Slovic’s psychometric studies
• Risk judgments/dimensions
o Among experts: high correlation with technical estimates of annual fatality
rates. If lay people are asked to also use fatality data, they come up with
similar estimates, but lay people choose to focus on other criteria beyond
these rates.
o Among non-experts / lay people: assessment of risk based on two categories:
▪ Unknown factor; observable/unobservable, known/unknown,
immediate/delayed effect, known/unknown to science, new/old risk
• Less concerned when risk is observable, known, immediate
effect, known to science, old risk).
▪ Dread factors; control, catastrophic, impact on future generations,
easy or difficult to reduce exposure, risk increasing or decreasing over
time, (in)voluntary exposure
• Less concerned when risk is controllable, not catastrophic, etc.

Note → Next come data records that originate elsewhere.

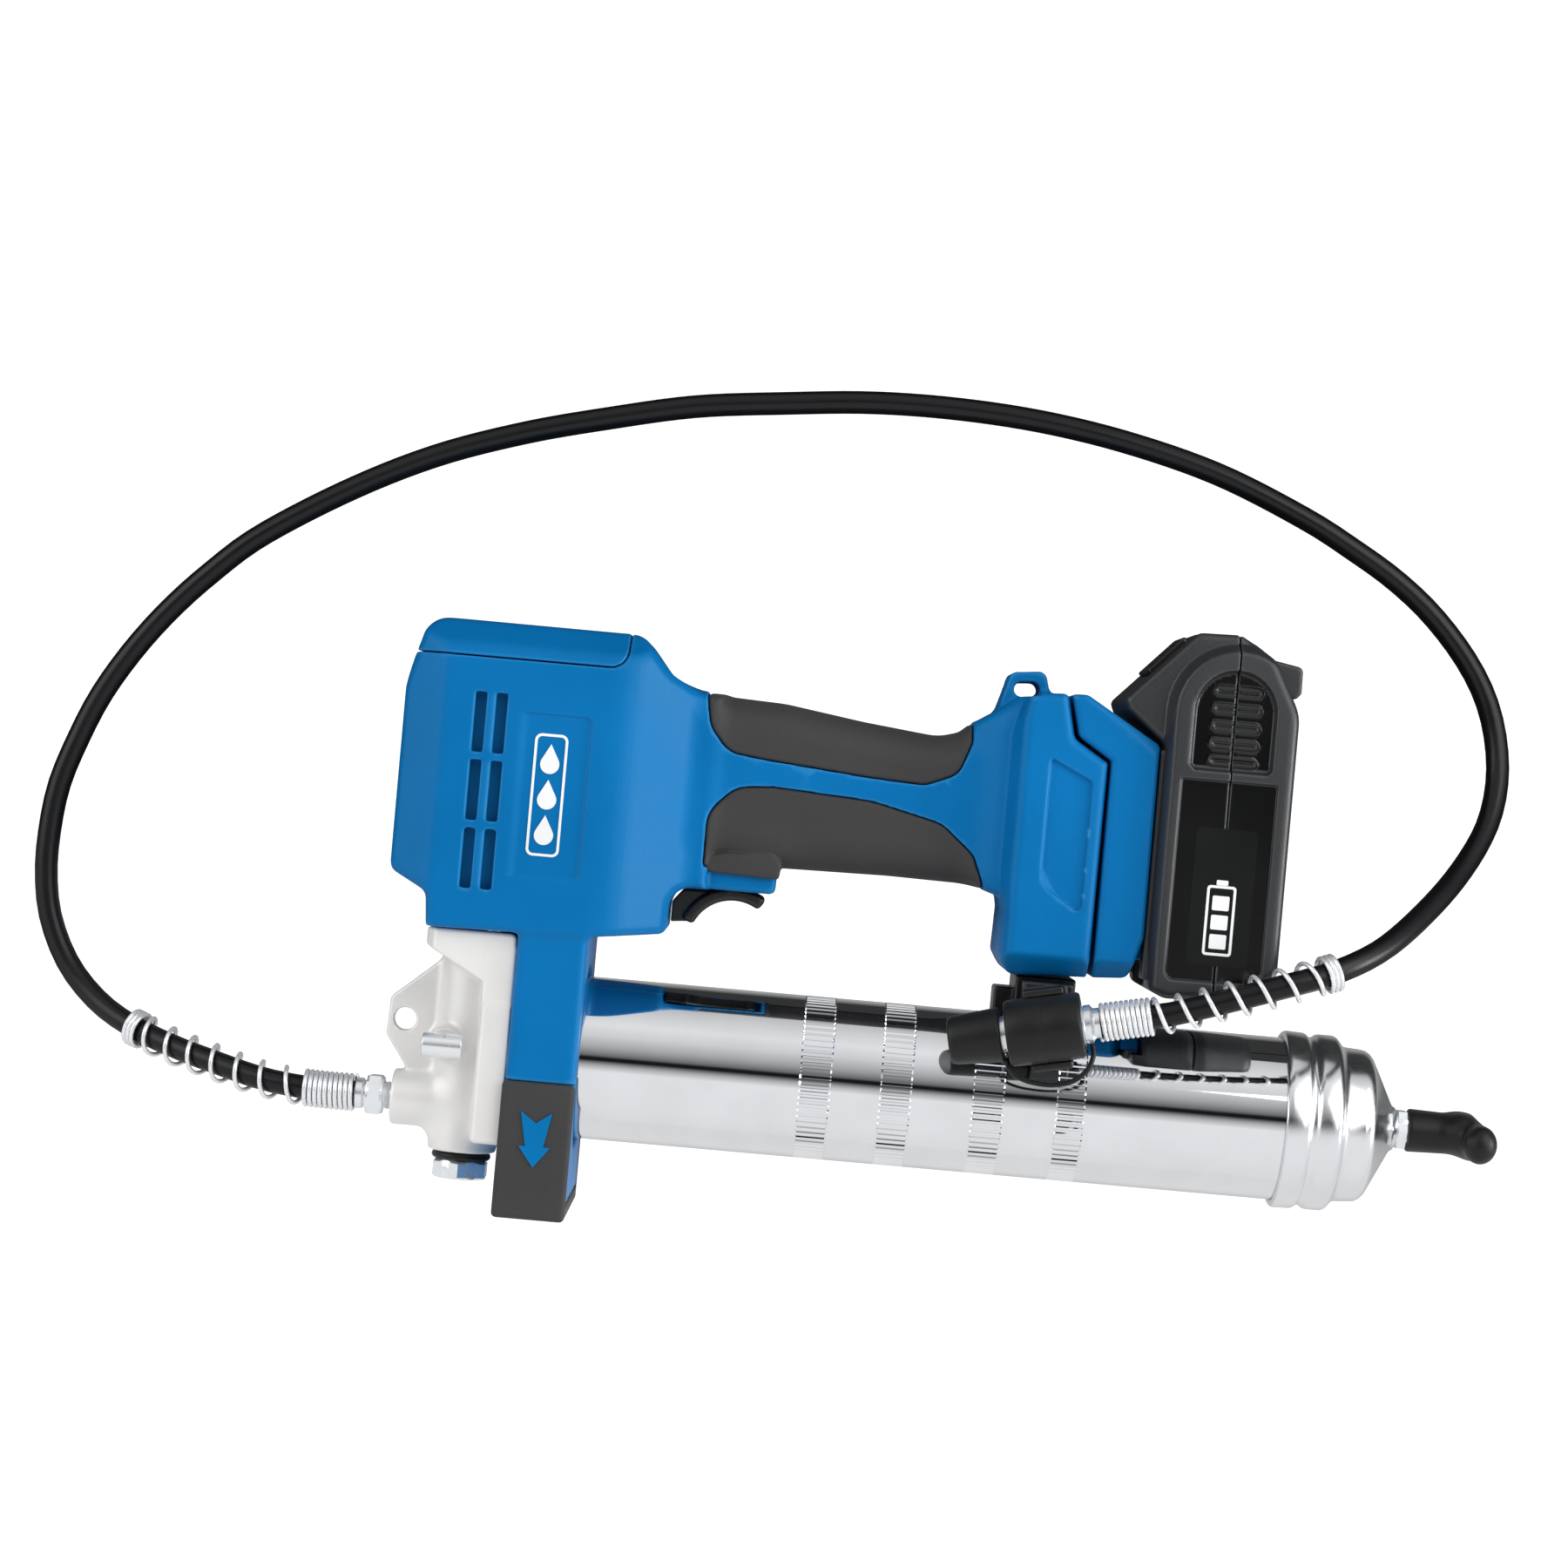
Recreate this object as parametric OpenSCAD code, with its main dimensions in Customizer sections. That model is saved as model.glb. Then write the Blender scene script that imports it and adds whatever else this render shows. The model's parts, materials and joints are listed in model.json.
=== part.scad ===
// Cordless grease gun, lying on its right side.
// Drawn in the tool's own axes: x along the barrel towards the pull handle, y up through the grip,
// z out of the tool's left side, all from the barrel's axis. place() moves them to the part's frame,
// whose origin is under the middle of the tool, on the surface that it lies on.

/* [Barrel] */
// Outside diameter of the grease barrel
tube_od = 57; // [56.8:0.1:57.1]
// Wall of the grease barrel
tube_wall = 1.2; // [1:0.1:1.4]
// Diameter of the plunger rod
rod_d = 7; // [6:0.5:8]
// Wire of the follower spring
spring_wire = 2.2; // [1.8:0.1:2.6]

/* [Housing] */
// Width of the motor housing and of the battery pack
body_w = 76; // [75:0.5:78]
// Wall of the moulded housing
wall = 3; // [2.6:0.1:3.2]
// Width of the grip over its rubber
grip_w = 38; // [37:0.5:40]
// Width of the block behind the grip
block_w = 66; // [64:1:70]
// Width of the column that wraps the barrel
column_w = 72; // [71:0.5:73]
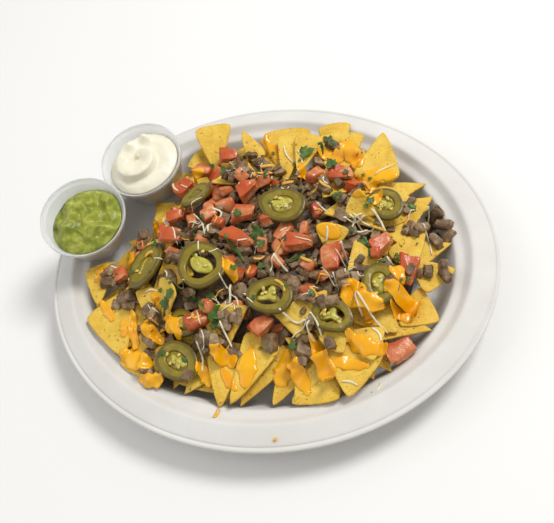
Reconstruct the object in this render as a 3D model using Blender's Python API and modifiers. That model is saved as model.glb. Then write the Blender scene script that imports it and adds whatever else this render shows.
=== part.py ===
"""Loaded nachos on an oval moulded-fibre platter, with two portion cups of dip.

The platter is a loft of ovals with a wall of even thickness. The heap fills its well, and the pieces that can
be told apart lie on it: tortilla chips, slices of pickled green pepper and chunks of tomato. Each piece is given
by its place, its size and how it leans. The pieces go on from the lowest up, lifted where they would otherwise
cut into one another, then the two cups, and last the heap, which is moulded to the undersides of them all.
The platter's long side runs along X. The origin is at the centre of its base.
"""

import math
from collections import namedtuple

import bmesh
import bpy
import numpy as np
from mathutils import Matrix, Vector

MM = 0.001

# Driving dimensions, in millimetres.
PLATE_LENGTH = 318.0
PLATE_WIDTH = 270.0
PLATE_WALL = 2.0
PLATE_SEGMENTS = 48
CUP_SEGMENTS = 24
CUP_WALL_GAP = 0.3
HEAP_TOP = 46.0
HEAP_FOOT = 10.0
HEAP_SHOULDER = 2.4
HEAP_SEGMENTS = 48
HEAP_RINGS = 9
CHIP_THICKNESS = 1.8
PEPPER_THICKNESS = 5.0
PEPPER_SEGMENTS = 16
REST_GAP = 0.3

# The platter's upper surface: (distance in from the outer edge, height).
PLATE_PROFILE = [
    (0.0, 20.4),
    (0.3, 21.6),
    (1.9, 22.1),
    (2.7, 21.5),
    (3.6, 22.5),
    (9.0, 23.9),
    (14.6, 25.0),
    (18.6, 22.7),
    (21.4, 20.9),
    (25.4, 20.2),
    (27.4, 18.8),
    (35.0, 7.0),
    (41.5, 2.3),
]

# How far the heap reaches in each direction: (degrees from +X towards +Y, millimetres).
HEAP_OUTLINE = [
    (0, 116),
    (20, 114),
    (45, 98),
    (70, 88),
    (90, 86),
    (110, 88),
    (135, 96),
    (150, 84),
    (165, 82),
    (180, 86),
    (200, 96),
    (215, 108),
    (235, 96),
    (255, 88),
    (270, 86),
    (290, 84),
    (310, 92),
    (335, 108),
]

# A portion cup turned about its axis: (radius, height), up the inside, over the lip and down the outside.
CUP_PROFILE = [
    (0.0, 1.0),
    (21.3, 1.0),
    (27.3, 27.0),
    (28.8, 28.6),
    (29.0, 31.0),
    (30.4, 31.0),
    (30.5, 28.8),
    (28.6, 27.6),
    (22.3, 0.6),
    (21.6, 0.0),
    (0.0, 0.0),
]
CUP_FLOOR, CUP_FLOOR_RADIUS = 1.0, 21.3
CUP_BRIM, CUP_BRIM_RADIUS = 27.0, 27.3

# x, y and z give the middle of a piece above the table, heading turns it about the vertical, and lean tips its
# upper face towards a compass direction. Angles are in degrees, counted from +X towards +Y.
Cup = namedtuple("Cup", "name x y z lean towards full_side crest swirl material")
Chip = namedtuple("Chip", "name x y z heading width length lean towards bend bend_heading")
Pepper = namedtuple("Pepper", "name x y z heading long short lean towards hollow")
Tomato = namedtuple("Tomato", "name x y z heading length width height lean towards taper")

CUPS = [
    Cup("sour_cream", -112, 43, 23, 13, -47, -45, 34.0, 1.0, "cream"),
    Cup("guacamole", -129, -17, 22, 17, -27, -40, 34.0, 1.6, "avocado"),
]

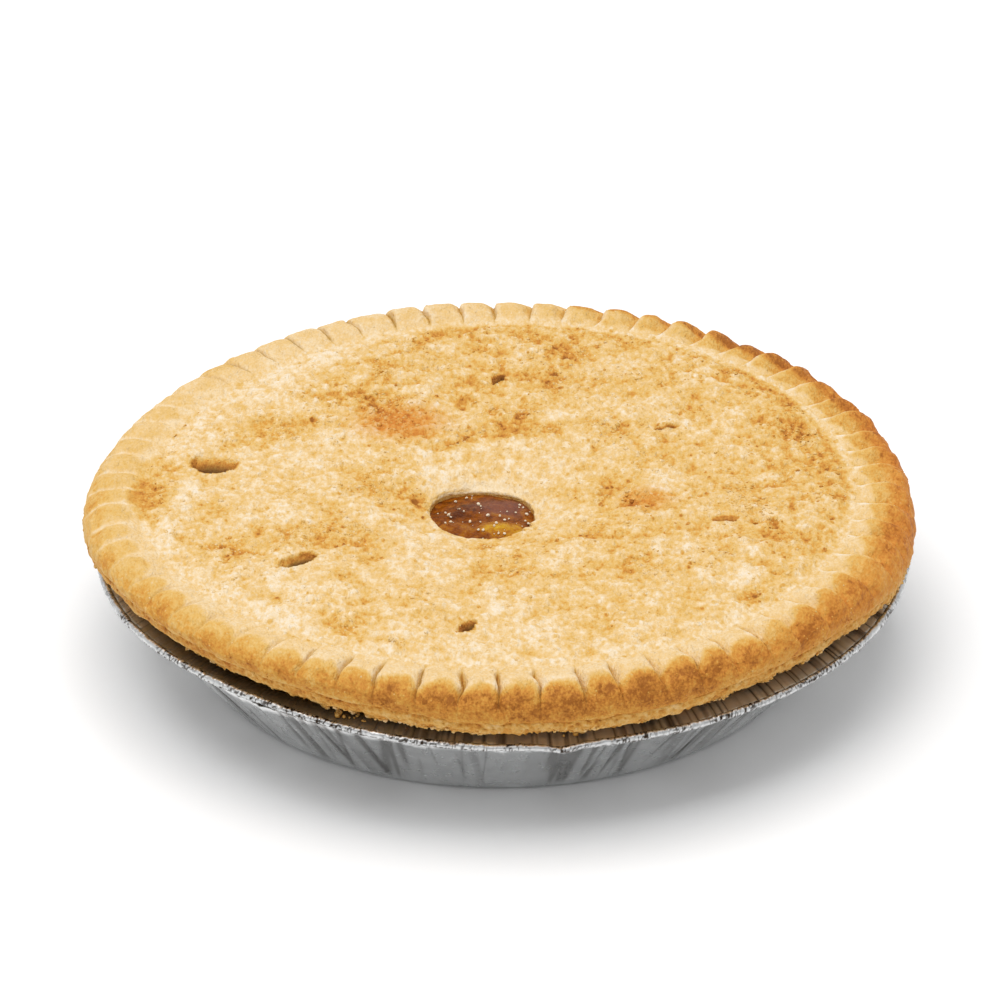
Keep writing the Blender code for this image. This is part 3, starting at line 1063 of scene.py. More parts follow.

• It is vital that risk communication efforts take into account dimensions that are
important to lay people.
Sociodemographics in risk judgments
• White male effect / low risk effect / societal inequality effect: white men, compared
to women and members of minority groups, judge risks as smaller and less
problematic. This is more due to worldviews than race or gender → cultural theory of
risk → white men more often have individualistic and hierarchical worldviews. They
adopt these worldviews to protect their cultural identity. Institutional trust
hypothesis = white men benefit from institutions and may therefore feel safer.